Alternative (marketing attribution shift):
- Situation: “Last-click over-attributed paid channels.”
- Action: “Ran a geo-experiment pilot, quantified bias, and phased adoption.”
- Result: “Reallocated 12% of spend, improving ROAS by 15%.”
Tactics that work:
- Co-create with early adopters; show a small win fast.
- Quantify trade-offs; pre-register metrics and timelines.
- Communicate with simple narratives; escalate only when necessary.
## Guardrails, Validation, and Pitfalls
- Power and sample size (for binary metrics):
n per group ≈ 2 × (Z_{1−α/2} + Z_{1−β})^2 × p(1−p) / δ^2
Example: detect a 1 pp lift from 20% (p=0.20), α=0.05, power=0.80 → n ≈ 25,000 per group.
- Pre-register primary and guardrail metrics to avoid p-hacking; log changes.
- Report uncertainty (CIs) and practical significance, not just p-values.

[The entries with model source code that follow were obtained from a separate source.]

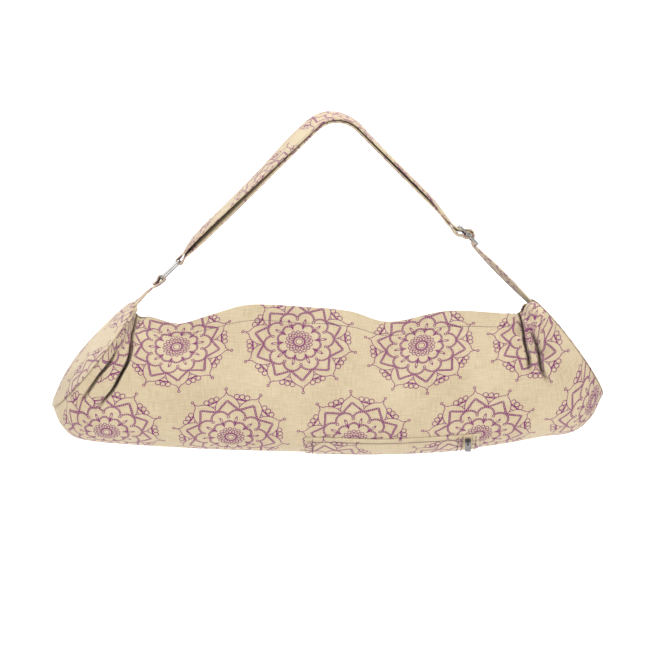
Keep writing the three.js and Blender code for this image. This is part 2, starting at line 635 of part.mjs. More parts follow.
function tabPath() {
  const seamRoll = sectionRoll(tips.left, -1);
  const points = sewnEnd(tips.left, -1, LEFT_BULGE, seamRoll);
  const lowerBar = ringMiddle - ringBarAt;
  const double = lowerBar - LOOP_SEWN;
  for (const share of TAB_STEPS) {
    points.push(strapPoint(double * share, 0, seamRoll * (1 - TAB_UNTURNS * smooth(share))));
  }
  const onLoop = (share) => THREE.MathUtils.lerp(double, lowerBar, share);
  points.push(strapPoint(onLoop(TAB_APPROACH.share), TAB_APPROACH.turns * ringTurn, 0));
  points.push(...roundBar(lowerBar, 0, ringTurn, -80, 110, BAR_STEPS));
  for (const { share, turns } of TAB_RETURN) {
    points.push(strapPoint(onLoop(share), layerStep + turns * ringTurn, 0));
  }
  return points;
}
add("strap_tab", band(tabPath()), colours.canvas);

// The frame of a piece of metal on the strap's line: x along the line, y to the back, z outwards.
function onLine(distance, height) {
  const { point, ahead, out } = linePlace(distance);
  const at = point.clone().addScaledVector(out, height);
  return new THREE.Matrix4()
    .makeBasis(
      new THREE.Vector3(ahead.x, 0, ahead.y),
      new THREE.Vector3(0, 1, 0),
      new THREE.Vector3(out.x, 0, out.y),
    )
    .setPosition(at.x, 0, at.y);
}

// The ring: round wire bent to a rectangle with rounded corners.
const CORNER_STEPS = 4;
const WIRE_SIDES = 10;
const CORNERS = [
  { ahead: 1, aside: 1, from: 0 },
  { ahead: -1, aside: 1, from: 90 },
  { ahead: -1, aside: -1, from: 180 },
  { ahead: 1, aside: -1, from: 270 },
];
function ring() {
  const straight = RING_LENGTH / 2 - RING_WIRE / 2 - RING_CORNER;
  const across = STRAP_WIDTH / 2 + METAL_SIDE - RING_CORNER;
  const centreline = [];
  for (const { ahead, aside, from } of CORNERS) {
    for (let k = 0; k <= CORNER_STEPS; k++) {
      const angle = THREE.MathUtils.degToRad(from + (90 * k) / CORNER_STEPS);
      const out = new THREE.Vector3(Math.cos(angle), Math.sin(angle), 0);
      const at = new THREE.Vector3(ahead * straight, aside * across, 0).addScaledVector(out, RING_CORNER);
      centreline.push({ at, out });
    }
  }
  const rings = centreline.map(({ at, out }) =>
    Array.from({ length: WIRE_SIDES }, (_, k) => {
      const angle = (-2 * Math.PI * k) / WIRE_SIDES;
      return at
        .clone()
        .addScaledVector(out, (Math.cos(angle) * RING_WIRE) / 2)
        .add(new THREE.Vector3(0, 0, (Math.sin(angle) * RING_WIRE) / 2));
    }),
  );
  return sweep(rings, true).applyMatrix4(onLine(ringMiddle, 0));
}
add("ring", ring(), colours.metal);

// A rectangle with rounded corners, as a Shape or as a Path for a hole.
function roundedRectangle(Kind, cx, cy, width, height, radius) {
  const [x0, x1, y0, y1] = [cx - width / 2, cx + width / 2, cy - height / 2, cy + height / 2];
  const path = new Kind();
  path.moveTo(x0 + radius, y0).lineTo(x1 - radius, y0);
  path.absarc(x1 - radius, y0 + radius, radius, -Math.PI / 2, 0);
  path.lineTo(x1, y1 - radius).absarc(x1 - radius, y1 - radius, radius, 0, Math.PI / 2);
  path.lineTo(x0 + radius, y1).absarc(x0 + radius, y1 - radius, radius, Math.PI / 2, Math.PI);
  path.lineTo(x0, y0 + radius).absarc(x0 + radius, y0 + radius, radius, Math.PI, 1.5 * Math.PI);
  return path;
}

// The slider: a flat frame with a middle bar.
function sliderBuckle() {
  const width = STRAP_WIDTH + 2 * METAL_SIDE + SLIDER_BAR;
  const outer = roundedRectangle(THREE.Shape, 0, 0, SLIDER_LENGTH, width, SLIDER_BAR);
  const slot = (SLIDER_LENGTH - 3 * SLIDER_BAR) / 2;
  for (const side of [-1, 1]) {
    const middle = side * (SLIDER_BAR / 2 + slot / 2);
    outer.holes.push(roundedRectangle(THREE.Path, middle, 0, slot, width - 2 * SLIDER_BAR, SLIDER_BAR / 3));
  }
  const depth = { depth: SLIDER_PLATE, bevelEnabled: false, curveSegments: CORNER_STEPS };
  const plate = new THREE.ExtrudeGeometry(outer, depth);
  return plate.translate(0, 0, -SLIDER_PLATE / 2).applyMatrix4(onLine(sliderMiddle, sliderLift));
}
add("slider_buckle", sliderBuckle(), colours.metal);

// The pocket lies on the belly. x is counted from the hanging point and cloth from the front's open edge.
const shareAtX = (x, girth) => {
  let [low, high] = [0.2, 0.85];
  for (let k = 0; k < 40; k++) {
    const middle = (low + high) / 2;
    if (plainPoint(middle, girth).point.x < x) low = middle;
    else high = middle;
  }
  return (low + high) / 2;
};

// A patch of cloth from the pocket's top edge to its lower one, standing off the belly by its puff.
const PATCH_ROWS = 10;
function patch(fromX, toX, columns, thickness, puff) {
  const rows = PATCH_ROWS;
  const grid = [];
  for (let i = 0; i <= rows; i++) {
    const girth = (POCKET_TOP + (POCKET_HEIGHT * i) / rows) / BELLY_GIRTH;
    const row = [];
    for (let j = 0; j <= columns; j++) {
      const x = THREE.MathUtils.lerp(fromX, toX, j / columns);
      row.push(plainPoint(shareAtX(x, girth), girth).point);
    }
    grid.push(row);
  }
  const outward = outwardOf(grid);
  const height = (extra) =>
    grid.map((row, i) =>
      row.map((p, j) => {
        const crown = Math.sin((Math.PI * i) / rows) * Math.sin((Math.PI * j) / columns);
        return p.clone().addScaledVector(outward[i][j], POCKET_LIFT + extra + puff * crown ** PUFF_FORM);
      }),
    );
  return wall(height(thickness), height(0));
}
const pocketRight = POCKET_LEFT + POCKET_WIDTH;
const zipRight = pocketRight + SEAM_GAP + ZIP_WIDTH;
const zipMiddle = pocketRight + SEAM_GAP + ZIP_WIDTH / 2;
const facingRight = zipRight + SEAM_GAP + FACING_WIDTH;
const PANEL_COLUMNS = 12;
add("pocket_panel", patch(POCKET_LEFT, pocketRight, PANEL_COLUMNS, CLOTH, POCKET_PUFF), colours.canvas);
add("pocket_zip", patch(pocketRight + SEAM_GAP, zipRight, 1, ZIP_THICKNESS, 0), colours.zipTape);
add("pocket_facing", patch(zipRight + SEAM_GAP, facingRight, 1, CLOTH, 0), colours.canvas);

// The zip's slider sits on the zip near the pocket's top edge, with a crown that the pull hangs from.
const SLIDER_BODY = { length: 8.4, width: 6.4, height: 2.6, corner: 1.8, edge: 0.4 };
const CROWN = { width: 2.2, thickness: 1.2, inside: 2.6, foot: 1.3, length: 7.2, sunk: 0.5, round: 0.4 };
const PULL = { width: 7.5, length: 11.5, thickness: 1.4, corner: 1.4, bar: 1.6, side: 2 };
const EYE = { width: PULL.width - 2 * PULL.side, length: 3.4, corner: 0.6 };
const CURVE_STEPS = 4;

function zipPlace() {
  const girth = (POCKET_TOP + ZIP_SLIDER_AT) / BELLY_GIRTH;
  const at = (g) => plainPoint(shareAtX(zipMiddle, g), g).point;
  const step = 2 / BELLY_GIRTH;
  const run = at(girth + step).sub(at(girth - step)).setX(0).normalize();
  const out = new THREE.Vector3().crossVectors(run, new THREE.Vector3(1, 0, 0)).normalize();
  const base = at(girth).addScaledVector(out, POCKET_LIFT + ZIP_THICKNESS + ZIP_SLIDER_GAP);
  return { run, out, base };
}
const zip = zipPlace();
const zipFrame = new THREE.Matrix4()
  .makeBasis(new THREE.Vector3(1, 0, 0), zip.run.clone().negate(), zip.out)
  .setPosition(zip.base);

// A closed three.js geometry as a solid for joining, and back again.
function toSolid(geometry) {
  const bare = geometry.clone();
  bare.deleteAttribute("normal");
  bare.deleteAttribute("uv");
  const merged = mergeVertices(bare, 1e-4);
  return new wasm.Manifold(
    new wasm.Mesh({
      numProp: 3,
      vertProperties: new Float32Array(merged.attributes.position.array),
      triVerts: new Uint32Array(merged.index.array),
    }),
  );
}
function fromSolid(solid) {
  const mesh = solid.getMesh();
  const geometry = new THREE.BufferGeometry();
  geometry.setAttribute("position", new THREE.BufferAttribute(Float32Array.from(mesh.vertProperties), 3));
  geometry.setIndex(Array.from(mesh.triVerts));
  return geometry;
}

function zipSlider() {
  const { length, width, height, corner, edge } = SLIDER_BODY;
  const body = new THREE.ExtrudeGeometry(roundedRectangle(THREE.Shape, 0, 0, width, length, corner), {
    depth: height - 2 * edge,
    bevelThickness: edge,
    bevelSize: edge,
    bevelSegments: 1,
    curveSegments: CURVE_STEPS,
  }).translate(0, 0, edge);
  const arch = new THREE.Shape();
  const top = CROWN.inside + CROWN.thickness;
  const half = CROWN.length / 2;
  const inner = half - CROWN.foot;
  const shoulder = top * (1 - CROWN.round);
  const flatHalf = half * (1 - CROWN.round);
  arch.moveTo(-half, -CROWN.sunk).lineTo(-half, shoulder).quadraticCurveTo(-half, top, -flatHalf, top);
  arch.lineTo(flatHalf, top).quadraticCurveTo(half, top, half, shoulder).lineTo(half, -CROWN.sunk);
  arch.lineTo(inner, -CROWN.sunk).lineTo(inner, CROWN.inside * (1 - CROWN.round));
  arch.lineTo(inner * (1 - CROWN.round), CROWN.inside).lineTo(-inner * (1 - CROWN.round), CROWN.inside);
  arch.lineTo(-inner, CROWN.inside * (1 - CROWN.round)).lineTo(-inner, -CROWN.sunk);
  const crownDepth = { depth: CROWN.width, bevelEnabled: false, curveSegments: CURVE_STEPS };
  const crown = new THREE.ExtrudeGeometry(arch, crownDepth)
    .translate(0, 0, -CROWN.width / 2)
    .rotateX(Math.PI / 2)
    .rotateZ(Math.PI / 2)
    .translate(0, 0, height);
  return fromSolid(toSolid(body).add(toSolid(crown)));
}
const zipSliderMesh = add("zip_slider", zipSlider(), colours.darkMetal);
zipSliderMesh.applyMatrix4(zipFrame);

// The pull: its top bar lies under the crown, and it hangs straight down from there.
function zipPull() {
  const { width, length, thickness, corner, bar } = PULL;
  const outer = roundedRectangle(THREE.Shape, 0, bar / 2 - length / 2, width, length, corner);
  const eyeAt = -bar / 2 - EYE.length / 2;
  outer.holes.push(roundedRectangle(THREE.Path, 0, eyeAt, EYE.width, EYE.length, EYE.corner));
  const depth = { depth: thickness, bevelEnabled: false, curveSegments: CURVE_STEPS };
  return new THREE.ExtrudeGeometry(outer, depth)
    .translate(0, 0, -thickness / 2)
    .rotateX(Math.PI / 2);
}
const pivot = zip.base.clone().addScaledVector(zip.out, SLIDER_BODY.height + CROWN.inside / 2);
const pull = add("zip_pull", zipPull(), colours.metal);
pull.position.copy(pivot);

export default bag;
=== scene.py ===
"""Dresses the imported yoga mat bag: printed canvas, stitching, a zipped pocket and steel hardware.

The bag's forms are worked out in millimetres, from the same sizes as the solids that they stand for, and every
finished mesh is in metres, in the frame's own place.
"""
import math

import bpy
import numpy as np
from bpy.props import FloatProperty, FloatVectorProperty, PointerProperty
from bpy.types import Operator, Panel, PropertyGroup
from mathutils import Matrix, Vector, noise


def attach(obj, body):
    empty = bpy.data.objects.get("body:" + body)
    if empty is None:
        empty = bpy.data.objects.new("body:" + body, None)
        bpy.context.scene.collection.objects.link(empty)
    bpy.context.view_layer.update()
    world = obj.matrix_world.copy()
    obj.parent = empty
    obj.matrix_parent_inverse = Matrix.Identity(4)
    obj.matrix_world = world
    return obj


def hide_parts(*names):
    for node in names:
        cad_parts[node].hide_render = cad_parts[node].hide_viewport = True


bl_info = {
    "name": "Yoga mat bag",
    "version": (1, 0, 0),
    "blender": (4, 5, 0),
    "location": "3D View > Sidebar > Mat Bag",
    "description": "Printed canvas, stitching, zip and steel for a hanging yoga mat bag",
    "category": "Object",
}

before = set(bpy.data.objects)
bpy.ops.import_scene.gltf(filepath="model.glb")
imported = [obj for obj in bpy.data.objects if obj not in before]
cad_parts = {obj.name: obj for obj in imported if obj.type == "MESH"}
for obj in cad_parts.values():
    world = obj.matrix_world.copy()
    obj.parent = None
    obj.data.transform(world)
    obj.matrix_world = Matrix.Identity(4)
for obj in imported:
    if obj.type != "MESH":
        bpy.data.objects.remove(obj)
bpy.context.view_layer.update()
MM = 0.001
BODY = "root"

# The bag's cloth, in millimetres
BAG_LENGTH = 686
BAG_HEIGHT = 187.5
BAG_DEPTH = 122
BELLY_ROUND = 0.33
BELLY_SWELL = 0.42
END_WIDTH = 150
BAG_OFFSET = -12.75
TIP_DROP = 226
FOLD_MOUTH = 8
SEAM_GAP = 0.3
LEFT_BULGE = 13
RIGHT_BULGE = 4
BULGE_AT = 0.6
BULGE_FORM = 1.5

# The strap and its metal, in millimetres
STRAP_SEWN = 16
STRAP_SEAM = 9
STRAP_CLEARANCE = 0.5
SEWN_CLEARANCE = 0.72
MOUTH_CLEARANCE = 0.8
PEG_RADIUS = 34
TAB_LENGTH = 74
SLIDER_DISTANCE = 124.5
LOOP_SEWN = 20
RING_LENGTH = 34
RING_CORNER = 3.7
SLIDER_LENGTH = 34
SLIDER_BAR = 3
SLIDER_PLATE = 2.4
METAL_SIDE = 3
SINGLE_ROLL = -6

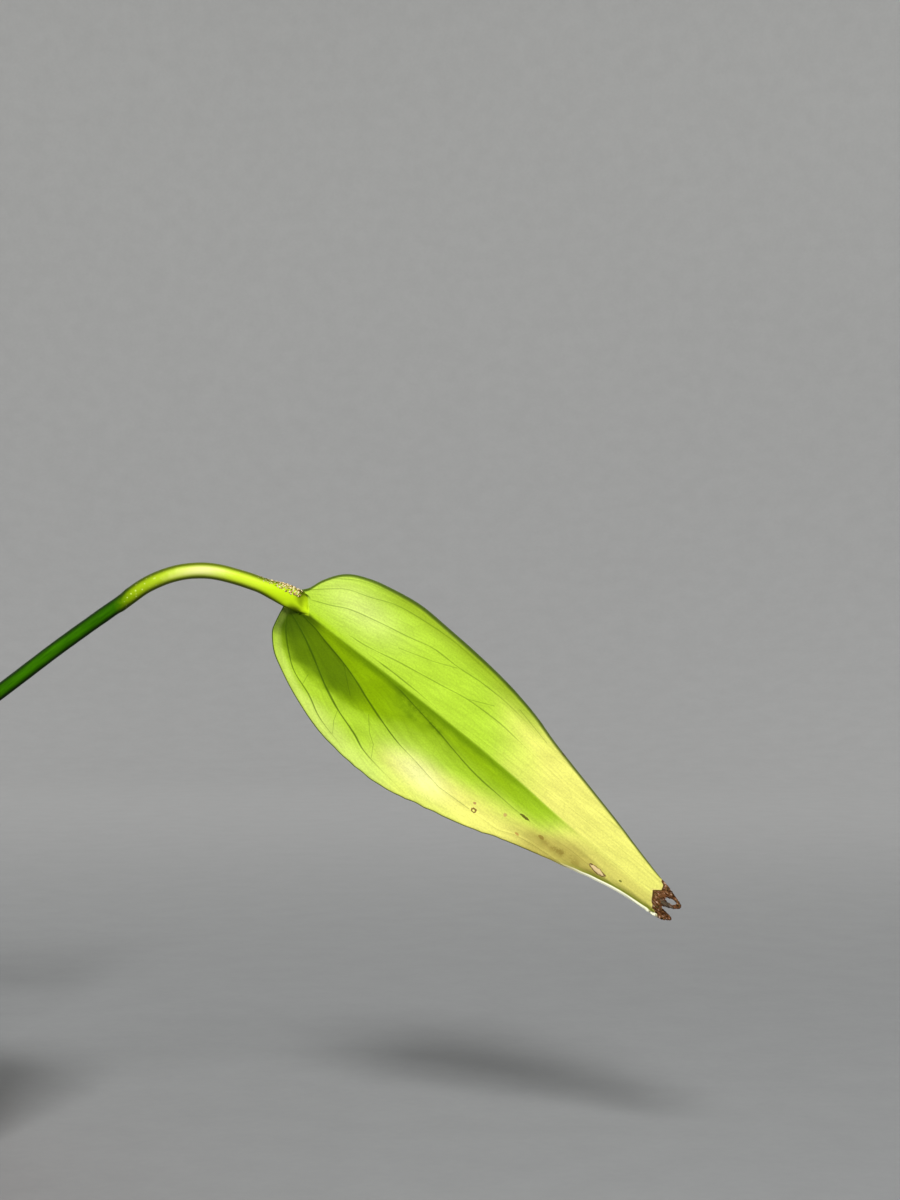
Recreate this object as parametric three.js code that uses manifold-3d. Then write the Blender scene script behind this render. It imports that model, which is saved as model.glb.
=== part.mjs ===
// A young flame monstera in a plain plastic pot. Millimetres, +Z up.
// The origin is the centre of the pot's base. The oldest leaf hangs out to +X with its
// underside towards -Y, and the younger leaves stand over the pot and to -X.
import * as THREE from "three";
import { mergeVertices } from "three/addons/utils/BufferGeometryUtils.js";
import Module from "manifold-3d";

const wasm = await Module();
wasm.setup();

// Clearance between two pieces that touch
const gap = 0.3;

// Pot
const potHeight = 110;
const potRimRadius = 60;
const potBaseRadius = 46;
const potWall = 2;
const potRimHeight = 9;
const potRimStep = 2.2;
const potEdgeRound = 1;
const potFloor = 3;
const potPadRadius = 20;
const potFootWidth = 5;
const potFootDepth = 1.6;
const drainHoleRadius = 4.5;
const drainHoleCount = 6;
const potSides = 40;

// Soil
const soilDepthBelowRim = 17;
const soilCrown = 1;
const soilLump = 0.8;
const soilRings = 7;

// Stem: its centre line, and its nodes as shares of its length
const stemPoints = [
  [-9, 1, 62],
  [-8, 0, 96],
  [-10, -1, 118],
  [-14, 0, 147],
];
const stemBaseRadius = 6.2;
const stemTopRadius = 4.4;
const stemNodes = [0.44, 0.6, 0.75, 0.88];
const nodeSwelling = 0.9;
const nodeWidth = 0.025;
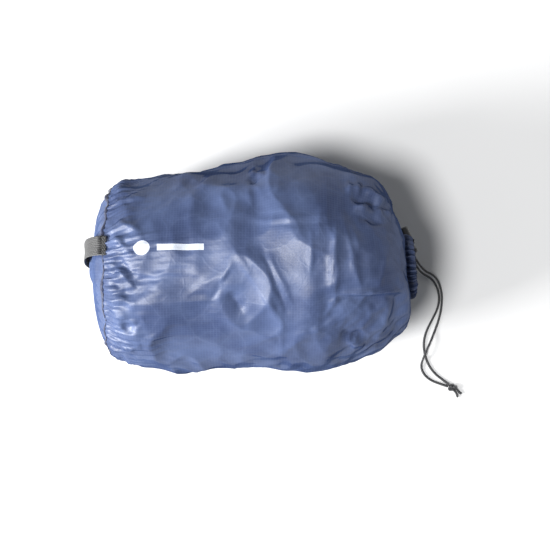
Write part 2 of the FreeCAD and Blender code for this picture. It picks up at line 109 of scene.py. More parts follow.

- Common pitfalls: vague outcomes (“helped”), no numbers, blaming others, or skipping the ‘Result.’
## Quick Checklist Before You Answer
- Is your story structured with STAR and 1–2 crisp numbers?
- Did you state the decision/impact in business terms (conversion, ETA, revenue, cost, retention)?
- Did you show cross-functional collaboration and ownership?
- Can you explain trade-offs and how you validated results?
Following this structure will keep answers clear, outcome-oriented, and aligned with leadership expectations for a Data Scientist.